Exercise brief. Repeat exactly the lines between and including those that contain "module starter_handle() placed()" and "if empty is". Output no other line.
— begin Source data —
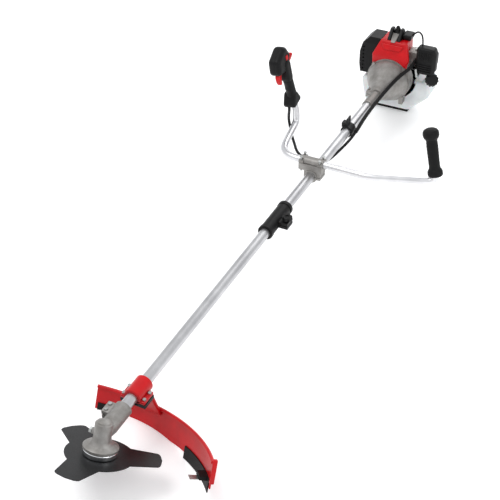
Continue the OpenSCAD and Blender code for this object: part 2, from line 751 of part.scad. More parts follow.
module muffler_guard() placed() color("black") difference() {
    guard_shell(0);
    guard_shell(2.5);
    block(-48, -40, 1620, 1700, 0, 104);
    along_tube(1680) cylinder(r = 69, h = 20);
    for (z = [4 : 12 : 88], y = [1636 : 12 : 1684]) translate([-120, y, z]) rotate([0, 90, 0])
        cylinder(r = 3, h = 26);
    for (z = [4 : 12 : 76]) translate([-96, 1620, z]) rotate([-90, 0, 0]) cylinder(r = 3, h = 12);
}

module carburettor() placed() color("silver") difference() {
    union() {
        block(44, 52, cylinder_l - 18, cylinder_l + 18, 52, 86);
        block(52, 76, cylinder_l - 20, cylinder_l + 18, 50, 88);
        block(62, 74, 1630, 1634, 60, 74);
    }
    translate([40, cylinder_l, 69]) rotate([0, 90, 0]) cylinder(r = 8, h = 40);
    translate([64, cylinder_l, 45]) cylinder(r = 2.05, h = 50);
}

module carburettor_lever() placed() color("dimgray") {
    translate([64, cylinder_l, 51]) cylinder(r = 2, h = 42);
    translate([64, cylinder_l, 89]) block(-4, 4, -4, 15, 0, 2.5);
}

module filter_shell(grow) {
    hull() {
        block(76 + grow, 134 - grow, 1604 + grow, 1636 - grow, 44 + grow, 122 - grow);
        block(76 + grow, 138 - grow, 1608 + grow, 1634 - grow, 56, 112);
        block(76 + grow, 132 - grow, 1604 + grow, 1664 - grow, 52 + grow, 92 - grow);
    }
}

module air_filter() placed() color("black") {
    difference() {
        filter_shell(0);
        filter_shell(2.5);
        translate([70, cylinder_l, 69]) rotate([0, 90, 0]) cylinder(r = 8, h = 10);
    }
    for (i = [0 : 3]) block(88, 128, 1601, 1606, 50 + i * 7, 53 + i * 7);
    translate([136.5, 1621, 64]) rotate([0, 90, 0]) cylinder(r = 6, h = 3);
}

module choke_lever() placed() color("silver") {
    translate([82, 1600, 50]) rotate([-90, 0, 0]) cylinder(r = 3, h = 3.7);
    translate([82, 1598.5, 50]) rotate([0, 170, 0]) block(-3, 3, -1, 1.6, -3, 24);
}

// Tank outline seen along the tube: it wraps the underside of the crankcase
module tank_outline(grow) {
    hull() for (q = [[-66, -88, 22], [50, -88, 22], [98, -42, 22], [104, -14, 14], [-84, -36, 14]])
        translate([q[0], q[1]]) circle(r = q[2] - grow, $fn = 32);
}

module tank_solid(grow) {
    translate([0, tank_back - grow, 0]) rotate([90, 0, 0])
        linear_extrude(height = tank_back - tank_front - 2 * grow) tank_outline(grow);
}

module tank_recess(grow) {
    block(-62 - grow, 62 + grow, tank_front - 10, tank_back + 10, -82 - grow, 60);
}

module at_cap() {
    translate(cap_at) rotate(cap_lean) children();
}

module fuel_tank() placed() color("whitesmoke") difference() {
    union() {
        difference() {
            tank_solid(0);
            tank_recess(0);
        }
        at_cap() translate([0, 0, -26]) cylinder(r = 15, h = 27);
    }
    difference() {
        tank_solid(2.5);
        tank_recess(2.5);
    }
    at_cap() translate([0, 0, -30]) cylinder(r = 12, h = 40);
}

module fuel_cap() placed() color("black") at_cap() difference() {
    union() {
        translate([0, 0, 1.4]) cylinder(r = 18, h = 13);
        for (a = [0 : 30 : 330]) rotate(a) translate([17.5, 0, 1.4]) cylinder(r = 2.5, h = 13);
        translate([0, 0, -8]) cylinder(r = 11.7, h = 12);
    }
    translate([0, 0, -9]) cylinder(r = 9, h = 8);
}

module engine_stand() placed() color("dimgray") {
    block(-62, 50, 1652, 1704, floor_z, floor_z + 3);
    for (x = [-62, -24, 10, 46]) block(x, x + 4, 1652, 1704, floor_z, -110);
}

module starter_housing() placed() color("dimgray") difference() {
    union() {
        along_tube(1684) cylinder(r = 60, h = 30);
        along_tube(1714) cylinder(r1 = 60, r2 = 48, h = 8);
        block(-16, 16, 1690, 1714, 50, 70);
        for (a = [30, 150, 210, 330]) along_tube(1684) rotate(a) translate([62, 0, 0])
            cylinder(r = 6, h = 10);
    }
    along_tube(1683.9) cylinder(r = 54, h = 28);
    along_tube(1711) cylinder(r = 8, h = 20);
    for (a = [0 : 20 : 340]) along_tube(1708) rotate(a) block(20, 44, -2, 2, 0, 20);
    translate([0, 1702, 48]) cylinder(r = 3, h = 30);
}

module starter_rope() placed() color("white") {
    translate([0, 1702, 46]) cylinder(r = 1.5, h = 28.3);
}

module starter_handle() placed() color("black") translate([0, 1702, 74.3]) {
    rotate([0, 90, 0]) translate([-9, 0, -30]) cylinder(r = 8.5, h = 60);
    cylinder(r = 6, h = 6);
}

lower_tube();
lower_drive_shaft();
lower_bushes();
gearbox_case();
gearbox_bearings();
pinion();
bevel_gear();
spindle();
gearbox_bolts();
upper_flange();
blade();
lower_flange();
blade_nut();
guard_shield();
guard_clamp();
guard_bolts();
guard_skirt();
line_cutter();
upper_tube();
upper_drive_shaft();
upper_bushes();
coupler_body();
coupler_knob();
handlebar_mount();
handlebar_cap();
handlebar_bolts();
handlebar();
right_grip();
throttle_shell_left();
throttle_shell_right();
throttle_trigger();
throttle_lockout();
stop_switch();
throttle_cable();
cable_loom();
harness_hanger();
clutch_housing();
clutch_drum();
clutch_shoes();
flywheel();
crankshaft();
connecting_rod();
piston();
crankcase();
cylinder_head();
spark_plug();
plug_cover();
top_cover();
muffler();
muffler_guard();
carburettor();
carburettor_lever();
air_filter();
choke_lever();
fuel_tank();
fuel_cap();
engine_stand();
starter_housing();
starter_rope();
starter_handle();
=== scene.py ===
"""Brush cutter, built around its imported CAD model.

Units are metres. +Y runs along the drive tube from the blade to the engine, +X is the
operator's left and +Z is up. Design lengths are written in millimetres from the gear apex,
the point where the tube's axis meets the blade's axis, and at() brings them into the scene.
"""

# %% [markdown]
# ## The frame
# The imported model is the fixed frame. Its nodes hold every real size, so this script asks them
# where things are. New surfaces either replace a node or ride beside it on the same body.

import json

import bmesh
import bpy
import numpy as np
from mathutils import Matrix, Vector


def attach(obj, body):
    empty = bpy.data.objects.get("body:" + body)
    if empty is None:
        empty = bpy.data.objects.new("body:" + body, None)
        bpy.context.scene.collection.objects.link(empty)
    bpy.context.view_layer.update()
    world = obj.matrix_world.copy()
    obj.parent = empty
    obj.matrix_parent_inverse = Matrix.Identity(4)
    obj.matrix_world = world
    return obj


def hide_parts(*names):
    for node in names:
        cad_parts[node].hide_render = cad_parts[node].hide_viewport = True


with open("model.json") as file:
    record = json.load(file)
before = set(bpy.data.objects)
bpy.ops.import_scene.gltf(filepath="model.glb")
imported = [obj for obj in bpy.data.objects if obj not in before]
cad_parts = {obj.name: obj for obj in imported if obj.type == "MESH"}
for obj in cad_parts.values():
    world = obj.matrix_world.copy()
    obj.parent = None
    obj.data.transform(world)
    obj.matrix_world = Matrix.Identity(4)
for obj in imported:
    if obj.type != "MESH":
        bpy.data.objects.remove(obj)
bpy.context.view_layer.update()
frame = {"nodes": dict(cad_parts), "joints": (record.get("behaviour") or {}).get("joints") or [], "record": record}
record = frame["record"]
joints = {joint["name"]: joint for joint in frame["joints"]}
body_of = {node: body for body, nodes in record["behaviour"]["bodies"].items() for node in nodes}
slot_of = {part["node"]: part["material_slot"] for part in record["subparts"]}

# %% Millimetres from the gear apex become metres in the scene
MM = 0.001
GEAR_APEX = np.array(joints["blade_spin"]["pos_m"])


def at(points_mm):
    """Scene point = gear apex + design point / 1000."""
    return GEAR_APEX + np.asarray(points_mm, float) * MM


print("gear apex", GEAR_APEX)

# %% [markdown]
# ## Camera, floor and light
# A studio shot: a nearly white floor with no horizon, one large soft key from the upper left,
# a broad fill from the right and a rim from behind. The lens is long, so the tube keeps its
# straight, slightly tapering look.

# %% Camera
scene = bpy.context.scene
scene.view_settings.view_transform = "Standard"
CAMERA_PLACE_MM = (943.5, -1190.0, 1622.4)
CAMERA_RIGHT = np.array((0.8945, 0.4469, -0.0111))
CAMERA_UP = np.array((-0.2670, 0.5540, 0.7886))
LENS_MM = 78.31

camera_data = bpy.data.cameras.new("studio_camera")
camera_data.lens = LENS_MM
camera_data.sensor_width = 36.0
camera = bpy.data.objects.new("studio_camera", camera_data)
scene.collection.objects.link(camera)
back = np.cross(CAMERA_RIGHT, CAMERA_UP)
turn = Matrix(np.column_stack((CAMERA_RIGHT, CAMERA_UP, back)).tolist()).to_quaternion()
camera.rotation_mode = "QUATERNION"
camera.rotation_quaternion = turn
camera.location = at(CAMERA_PLACE_MM)
scene.camera = camera
print("camera at", tuple(camera.location))

# %% Lights: an even white room and three soft panels
world = bpy.data.worlds.new("white_room")
world.use_nodes = True
world.node_tree.nodes["Background"].inputs["Color"].default_value = (0.97, 0.98, 1.0, 1)
world.node_tree.nodes["Background"].inputs["Strength"].default_value = 0.85
scene.world = world

PANELS = (
    ("key_panel", (-900, 200, 2400), 1.6, 26),
    ("fill_panel", (2000, 300, 1500), 1.4, 10),
    ("rim_panel", (0, 3200, 1400), 1.8, 14),
)
for name, place_mm, size, power in PANELS:
    data = bpy.data.lights.new(name, "AREA")
    data.shape = "DISK"
    data.size = size
    data.energy = power
    lamp = bpy.data.objects.new(name, data)
    scene.collection.objects.link(lamp)
    lamp.location = at(place_mm)
    aim = Vector((0.0, -0.7, 0.15))
    lamp.rotation_mode = "QUATERNION"
    lamp.rotation_quaternion = (aim - lamp.location).to_track_quat("-Z", "Y")
print("panels", [panel[0] for panel in PANELS])

# %% [markdown]
# ## Helpers for materials
# A material's colours are written as sRGB hex, the way a paint chart gives them. Blender's
# shaders want linear light, so one function turns hex to linear. One more adds a node.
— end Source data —
In response.
module starter_handle() placed() color("black") translate([0, 1702, 74.3]) {
    rotate([0, 90, 0]) translate([-9, 0, -30]) cylinder(r = 8.5, h = 60);
    cylinder(r = 6, h = 6);
}

lower_tube();
lower_drive_shaft();
lower_bushes();
gearbox_case();
gearbox_bearings();
pinion();
bevel_gear();
spindle();
gearbox_bolts();
upper_flange();
blade();
lower_flange();
blade_nut();
guard_shield();
guard_clamp();
guard_bolts();
guard_skirt();
line_cutter();
upper_tube();
upper_drive_shaft();
upper_bushes();
coupler_body();
coupler_knob();
handlebar_mount();
handlebar_cap();
handlebar_bolts();
handlebar();
right_grip();
throttle_shell_left();
throttle_shell_right();
throttle_trigger();
throttle_lockout();
stop_switch();
throttle_cable();
cable_loom();
harness_hanger();
clutch_housing();
clutch_drum();
clutch_shoes();
flywheel();
crankshaft();
connecting_rod();
piston();
crankcase();
cylinder_head();
spark_plug();
plug_cover();
top_cover();
muffler();
muffler_guard();
carburettor();
carburettor_lever();
air_filter();
choke_lever();
fuel_tank();
fuel_cap();
engine_stand();
starter_housing();
starter_rope();
starter_handle();
=== scene.py ===
"""Brush cutter, built around its imported CAD model.

Units are metres. +Y runs along the drive tube from the blade to the engine, +X is the
operator's left and +Z is up. Design lengths are written in millimetres from the gear apex,
the point where the tube's axis meets the blade's axis, and at() brings them into the scene.
"""

# %% [markdown]
# ## The frame
# The imported model is the fixed frame. Its nodes hold every real size, so this script asks them
# where things are. New surfaces either replace a node or ride beside it on the same body.

import json

import bmesh
import bpy
import numpy as np
from mathutils import Matrix, Vector


def attach(obj, body):
    empty = bpy.data.objects.get("body:" + body)
    if empty is None:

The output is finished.